▼▼▼

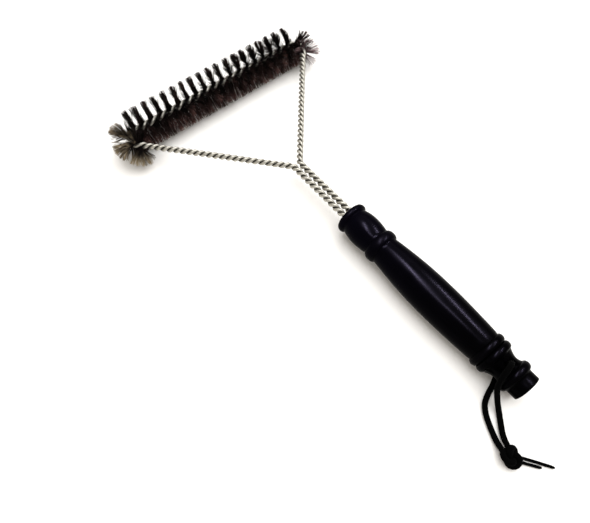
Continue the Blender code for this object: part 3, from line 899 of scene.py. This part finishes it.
def handle_piece(finish):
    """The turned handle, bored for the wires and drilled for the lanyard."""
    outline = [(FRONT_Y - back * MM, radius * MM) for back, radius in handle_profile()]
    turned = lathe("turned_blank", outline, HANDLE_SIDES)
    cutters = [bore_cutter(), hole_cutter()]
    for cutter in cutters:
        change = turned.modifiers.new("cut", "BOOLEAN")
        change.operation = "DIFFERENCE"
        change.solver = "EXACT"
        change.object = cutter
    bpy.context.view_layer.update()
    mesh = bpy.data.meshes.new_from_object(turned.evaluated_get(bpy.context.evaluated_depsgraph_get()))
    for obj in [turned] + cutters:
        bpy.data.objects.remove(obj, do_unlink=True)
    crest = mesh.attributes.new("crest", "FLOAT", "POINT")
    front = mesh.attributes.new("front", "FLOAT", "POINT")
    for vertex, crest_slot, front_slot in zip(mesh.vertices, crest.data, front.data):
        back = (FRONT_Y - vertex.co.y) / MM
        crest_slot.value = max(math.exp(-((back - ring[0]) / width) ** 2) for ring, width in CREST_WIDTHS)
        # where the painted violet sheen lies: full at the front face, fading to none at its end
        front_slot.value = clamp((PAINTED_SHEEN_END - back) / PAINTED_SHEEN_END)
    mesh.transform(TO_WORLD)
    mesh.materials.clear()
    mesh.materials.append(finish)
    mesh.shade_smooth()
    mesh.set_sharp_from_angle(angle=SHARP_ANGLE)
    return linked("handle_turned", mesh)


# lanyard

def smooth_points(route, spacing):
    """Even points along a curve through the route's own points, and the curve's length."""
    route = [np.array(p, float) for p in route]
    ends = [route[0] * 2 - route[1]] + route + [route[-1] * 2 - route[-2]]
    fine = []
    for a, b, c, d in zip(ends, ends[1:], ends[2:], ends[3:]):
        for t in np.arange(CURVE_STEPS) / CURVE_STEPS:
            fine.append(curve_point(a, b, c, d, t))
    fine = np.array(fine + [route[-1]])
    lengths = np.concatenate([[0], np.cumsum(np.linalg.norm(np.diff(fine, axis=0), axis=1))])
    targets = np.linspace(0, lengths[-1], max(3, round(lengths[-1] / spacing) + 1))
    return np.stack([np.interp(targets, lengths, fine[:, k]) for k in range(3)], axis=1), lengths[-1]


def braid_lift(turn, along, lay):
    """Height of the braid's surface, 0 to 1: yarns that run both ways pass over and under each other."""
    first = BRAID_YARNS * (turn + along / lay)
    second = BRAID_YARNS * (turn - along / lay)
    over = np.sin(np.pi * first) * np.sin(np.pi * second) > 0
    middle = np.pi * (first + second) / 2
    yarn = np.where(over, np.abs(np.sin(middle)), np.abs(np.cos(middle)))
    groove = np.minimum(np.abs(np.sin(np.pi * first)), np.abs(np.sin(np.pi * second)))
    return np.clip((1 - GROOVE_SHARE) * yarn + GROOVE_SHARE * np.sqrt(groove), 0, 1)


def braided_cord(name, line, radius, finish, ends=(1.0, 1.0)):
    """A braided cord round an even line of points in millimetres; ends scale its radius at each end."""
    sides = BRAID_SIDES if radius > THIN_CORD else BRAID_SIDES * 2 // 3
    step = np.linalg.norm(line[1] - line[0])
    along = np.arange(len(line)) * step
    taper = np.interp(along, (0, TAPER_LENGTH, along[-1] - TAPER_LENGTH, along[-1]), (ends[0], 1, 1, ends[1]))
    turn = np.arange(sides)[None, :] / sides
    lift = braid_lift(turn, along[:, None], BRAID_LAY * 2 * radius)
    out = sweep(line, 1, sides) - line[:, None]
    radii = radius * taper[:, None] * (1 - BRAID_DEPTH * (1 - lift))
    points = (line[:, None] + out * radii[..., None]).reshape(-1, 3) * MM
    faces = tube_faces(len(line), sides)
    return mesh_object(name, points, faces, finish, {"lift": lift.reshape(-1)})


def cord_piece(name, route, radius, finish, node, **shape):
    """A cord along a route, with its line and its length in metres."""
    line, length = smooth_points(route, BRAID_STEP)
    line[:, 2] = np.maximum(line[:, 2], radius + CORD_GAP)
    obj = braided_cord(name, line, radius, finish, **shape)
    declare(obj, CORD_BODY, "lanyard_cord", node)
    return obj, line * MM, length * MM


def knot_piece(finish):
    """The overhand knot pulled tight: the cord passes twice round and three times over itself."""
    t = np.linspace(0, math.tau, KNOT_STEPS, endpoint=False)
    away = KNOT_RADIUS + KNOT_RISE * np.cos(3 * t)
    line = np.stack([away * np.cos(2 * t), away * np.sin(2 * t), KNOT_RISE * np.sin(3 * t)], axis=1)
    turn = Matrix.Rotation(KNOT_LEAN, 3, Vector(KNOT_LEAN_AXIS)) @ Matrix.Rotation(KNOT_TURN, 3, "Z")
    line = line @ np.array(turn).T
    length = np.linalg.norm(line - np.roll(line, 1, axis=0), axis=1).sum()
    lay = length / round(length / (BRAID_LAY * 2 * KNOT_CORD_RADIUS))
    sides = BRAID_SIDES
    along = length * np.arange(KNOT_STEPS) / KNOT_STEPS
    lift = braid_lift(np.arange(sides)[None, :] / sides, along[:, None], lay)
    out = sweep(line, 1, sides, axis=turn.col[2]) - line[:, None]
    radii = KNOT_CORD_RADIUS * (1 - BRAID_DEPTH * (1 - lift))
    points = (line[:, None] + out * radii[..., None]).reshape(-1, 3)
    points += np.array(KNOT_CENTRE)
    points[:, 2] += CORD_GAP - points[:, 2].min()
    return mesh_object("knot", points * MM, tube_faces(KNOT_STEPS, sides, looped=True), finish,
                       {"lift": lift.reshape(-1)})


# camera, floor and light

def add_camera():
    forward = Vector((math.sin(CAMERA_HEADING) * math.cos(CAMERA_PITCH),
                      math.cos(CAMERA_HEADING) * math.cos(CAMERA_PITCH), -math.sin(CAMERA_PITCH)))
    data = bpy.data.cameras.new("camera")
    data.lens = CAMERA_LENS
    data.sensor_width = SENSOR_WIDTH
    data.clip_start = CLIP_START
    obj = linked("camera", data)
    aim = forward.to_track_quat("-Z", "Y").to_matrix().to_4x4()
    obj.matrix_world = Matrix.Translation(CAMERA_PLACE) @ aim @ Matrix.Rotation(CAMERA_ROLL, 4, "Z")
    bpy.context.scene.camera = obj


def add_floor(finish):
    bpy.ops.mesh.primitive_plane_add(size=FLOOR_SIZE)
    obj = bpy.context.object
    obj.name = "floor"
    obj.data.materials.append(finish)


def add_light(name, place, target, size, power, colour, along=(0, 1, 0)):
    """An area light.  The second side of its size runs the way along points."""
    data = bpy.data.lights.new(name, "AREA")
    data.shape = "RECTANGLE"
    data.size, data.size_y = size
    data.energy = power
    data.color = colour
    back = (Vector(place) - Vector(target)).normalized()
    side = Vector(along).cross(back).normalized()
    turn = Matrix((side, back.cross(side), back)).transposed()
    obj = linked(name, data)
    obj.matrix_world = Matrix.Translation(place) @ turn.to_4x4()
    return obj


def add_strip(piece, name, start, end, width, power):
    """A strip of light from start to end that only glints on one piece."""
    start, end = Vector(start), Vector(end)
    size = (width, (end - start).length)
    strip = add_light(name, (start + end) / 2, STRIP_TARGET, size, power, STRIP_COLOUR, along=end - start)
    strip.visible_diffuse = False
    lit = bpy.data.collections.new(f"lit_by_{name}")
    lit.objects.link(piece)
    strip.light_linking.receiver_collection = lit


def add_world(colour, strength):
    world = bpy.data.worlds.new("studio")
    world.use_nodes = True
    back = world.node_tree.nodes["Background"]
    back.inputs["Color"].default_value = (*colour, 1)
    back.inputs["Strength"].default_value = strength
    bpy.context.scene.world = world


def add_studio(handle):
    add_world(WORLD_COLOUR, WORLD_STRENGTH)
    add_light("key", KEY_PLACE, (0, 0, 0), (KEY_SIZE, KEY_SIZE), KEY_POWER, KEY_COLOUR)
    for name, strip in STRIPS.items():
        add_strip(handle, name, *strip)
    bpy.context.scene.view_settings.view_transform = "Standard"


def main():
    add_camera()
    cord = cord_finish()
    over, over_line, over_length = cord_piece(
        "cord_over", STRAND_OVER, CORD_RADIUS, cord, "lanyard_strand_over")
    under, under_line, under_length = cord_piece(
        "cord_under", STRAND_UNDER, CORD_RADIUS, cord, "lanyard_strand_under")
    ends = (1.0, TAIL_END)
    tail_long = cord_piece("tail_long", TAIL_LONG, TAIL_RADIUS, cord, "lanyard_tail_long", ends=ends)[0]
    tail_short = cord_piece("tail_short", TAIL_SHORT, TAIL_RADIUS, cord, "lanyard_tail_short", ends=ends)[0]
    knot = knot_piece(cord)
    declare(knot, CORD_BODY, "lanyard_cord", "lanyard_knot")

    wire = wire_finish()
    for name, side in (("a", 1), ("b", -1)):
        declare(twisted_wire(f"wire_{name}", side, wire), BODY, "wire", f"wire_strand_{name}")
    sooty = bristle_finish()
    for number in range(TUFTS):
        declare(bristle_tuft(number, sooty), BODY, "bristles", f"bristle_tuft_{number + 1:02d}")
    handle = handle_piece(lacquer_finish())
    declare(handle, BODY, "handle_lacquer", "handle")

    add_floor(floor_finish())
    add_studio(handle)


main()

▲▲▲

- WHAT IS NEEDED: Restate the first line and every line after it, word for word, stopping once the line with "return np.stack([np.interp(targets, lengths, fine[:, k])" is done.

- EXPECTED ANSWER:
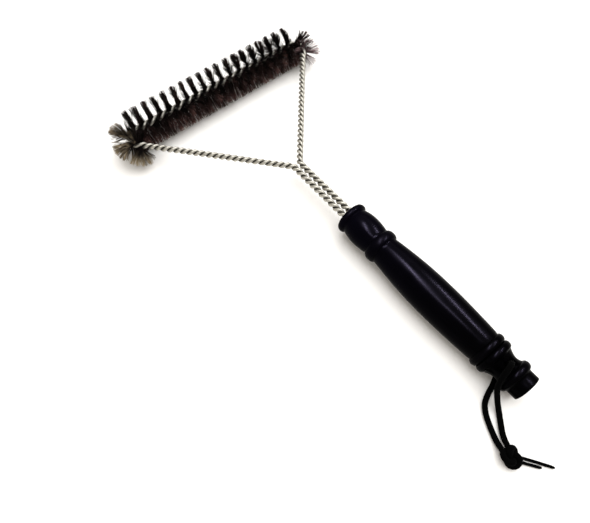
Continue the Blender code for this object: part 3, from line 899 of scene.py. This part finishes it.
def handle_piece(finish):
    """The turned handle, bored for the wires and drilled for the lanyard."""
    outline = [(FRONT_Y - back * MM, radius * MM) for back, radius in handle_profile()]
    turned = lathe("turned_blank", outline, HANDLE_SIDES)
    cutters = [bore_cutter(), hole_cutter()]
    for cutter in cutters:
        change = turned.modifiers.new("cut", "BOOLEAN")
        change.operation = "DIFFERENCE"
        change.solver = "EXACT"
        change.object = cutter
    bpy.context.view_layer.update()
    mesh = bpy.data.meshes.new_from_object(turned.evaluated_get(bpy.context.evaluated_depsgraph_get()))
    for obj in [turned] + cutters:
        bpy.data.objects.remove(obj, do_unlink=True)
    crest = mesh.attributes.new("crest", "FLOAT", "POINT")
    front = mesh.attributes.new("front", "FLOAT", "POINT")
    for vertex, crest_slot, front_slot in zip(mesh.vertices, crest.data, front.data):
        back = (FRONT_Y - vertex.co.y) / MM
        crest_slot.value = max(math.exp(-((back - ring[0]) / width) ** 2) for ring, width in CREST_WIDTHS)
        # where the painted violet sheen lies: full at the front face, fading to none at its end
        front_slot.value = clamp((PAINTED_SHEEN_END - back) / PAINTED_SHEEN_END)
    mesh.transform(TO_WORLD)
    mesh.materials.clear()
    mesh.materials.append(finish)
    mesh.shade_smooth()
    mesh.set_sharp_from_angle(angle=SHARP_ANGLE)
    return linked("handle_turned", mesh)


# lanyard

def smooth_points(route, spacing):
    """Even points along a curve through the route's own points, and the curve's length."""
    route = [np.array(p, float) for p in route]
    ends = [route[0] * 2 - route[1]] + route + [route[-1] * 2 - route[-2]]
    fine = []
    for a, b, c, d in zip(ends, ends[1:], ends[2:], ends[3:]):
        for t in np.arange(CURVE_STEPS) / CURVE_STEPS:
            fine.append(curve_point(a, b, c, d, t))
    fine = np.array(fine + [route[-1]])
    lengths = np.concatenate([[0], np.cumsum(np.linalg.norm(np.diff(fine, axis=0), axis=1))])
    targets = np.linspace(0, lengths[-1], max(3, round(lengths[-1] / spacing) + 1))
    return np.stack([np.interp(targets, lengths, fine[:, k]) for k in range(3)], axis=1), lengths[-1]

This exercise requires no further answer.